Каховского мучила нужда, ему трудно было оставаться в Петербурге, и когда уехал его брат он решил выехать вслед за ним. Он переехал из трактира Лондон в дом своего знакомого Энгельгардта в Коломну и в продолжении двух недель или больше не видался с Рылеевым. За день до отъезда он пошел проститься с прежним другом, еще не знавшим, что он хочет уехать; с ним вместе вышел из дому Энгельгардт… В переулке ведущем от Мойки на Офицерскую улицу встретился им Рылеев. Они остановились. Рылеев стал упрекать Каховского за то, что он долго не заходил к нему и сказал: «а мне до тебя есть дело». Каховский отвечал, что был у него несколько раз, но не заставал его и теперь тоже шел к нему. Рылеев выразил недоверие к этим словам: «Да, хорошо ко мне!» — сказал он. — «Спроси Энгельгардта, что к тебе шел». Энгельгардт подтвердил это. Рылеев стал уговаривать своего бывшего друга остаться, но Каховский откровенно сказал ему, что не может остаться, потому что у него нет денег, чтобы жить в столице. «Э, братец, как же тебе не стыдно? Возьми денег у меня, сколько тебе надо», сказал Рылеев и пригласил его идти вместе к Гаку обедать. Он просил Каховского зайти к нему вечером чтобы переговорить: «я думаю успеть тебя уломать остаться здесь». Когда вечером Каховский пришел к нему, он стал говорить, что он нужен Обществу, что скоро оно начнет свои действия и что через него поддерживается связь с Лейб-Гренадерским полком. Но Каховский отнесся скептически к этим словам. «Зачем я останусь? когда вы еще начнете действие?» Рылеев поклялся, глядя на образ, что непременно начнут в 1826 году, что постановлено истребить царскую фамилию в маскараде на Новый Год или на Петергофском празднике. Он советовал Каховскому подать прошение о зачислении его снова на военную службу, потому что в мундире легче действовать на солдат. И как часто бывало в последнее время, Каховский занял у Рылеева денег и Рылеев поручился за него портному Яухце, которому он был должен за сшитый фрак.

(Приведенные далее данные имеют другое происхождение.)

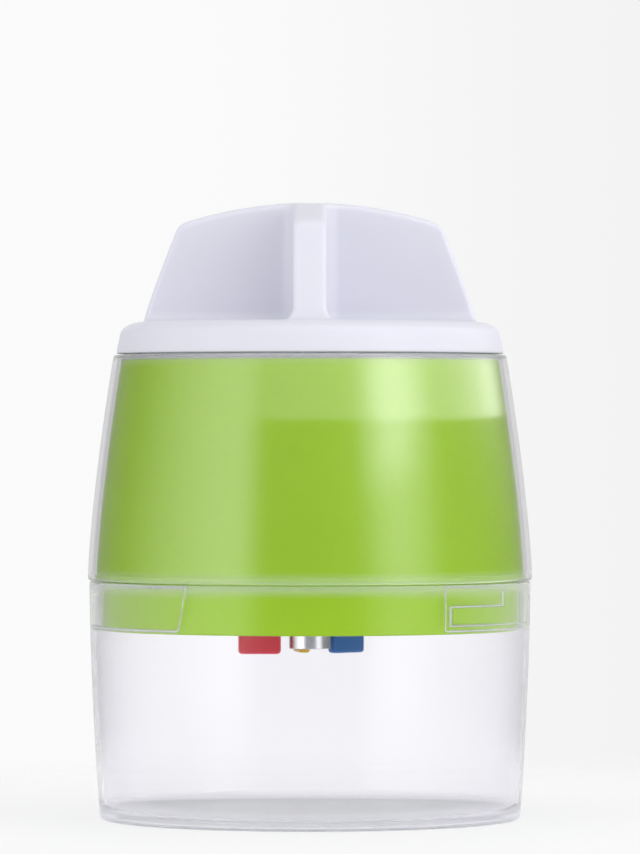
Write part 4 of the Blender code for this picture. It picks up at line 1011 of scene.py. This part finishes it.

Так, кроме идейной, снова укрепилась между ними связь денежная, со всем, что несет она с собою тяжелого.


Это было весною. Наступило душное петербургское лето. Каховский жил в Петербурге, ожидая зачисления в Елецкий пехотный полк, без денег, снедаемый бесплодными мечтами о подвигах. Рылеев то доводил его до белого каления, называя новым Зандом, то старался охладить и образумить. Он всё ссылался на Думу, обещал известить ее о намерениях Каховского и, в случае если решат, начать действия убийством царя, никого другого для этого не употребить. Но от требования Каховского представить его членам этой таинственной Думы, упорно уклонялся. Естественно у Каховского родились подозрения, что никакой Думы вовсе нет, что всё делает один Рылеев. С другой стороны, несмотря на обещания именно ему поручить убийство царя, Рылеев противопоставлял ему Якубовича. И между ними велись такие разговоры:

— Не правда ли, Каховский, славный бы поступок был Якубовича?

— Ничего, брат Рылеев, здесь нет славного: просто мщение оскорбленного безумца; я разумею славным то, что полезно.

— Да, я с тобой согласен, потому и удержал Якубовича до время; но я говорю, какой был бы урок царям!..

Самолюбивому и подозрительному Каховскому начинало казаться, что он только орудие в чужих руках. «Нас, брат, безгласными считают», говорил ему, выражая и его чувства, другой рядовой член Общества Сутгоф.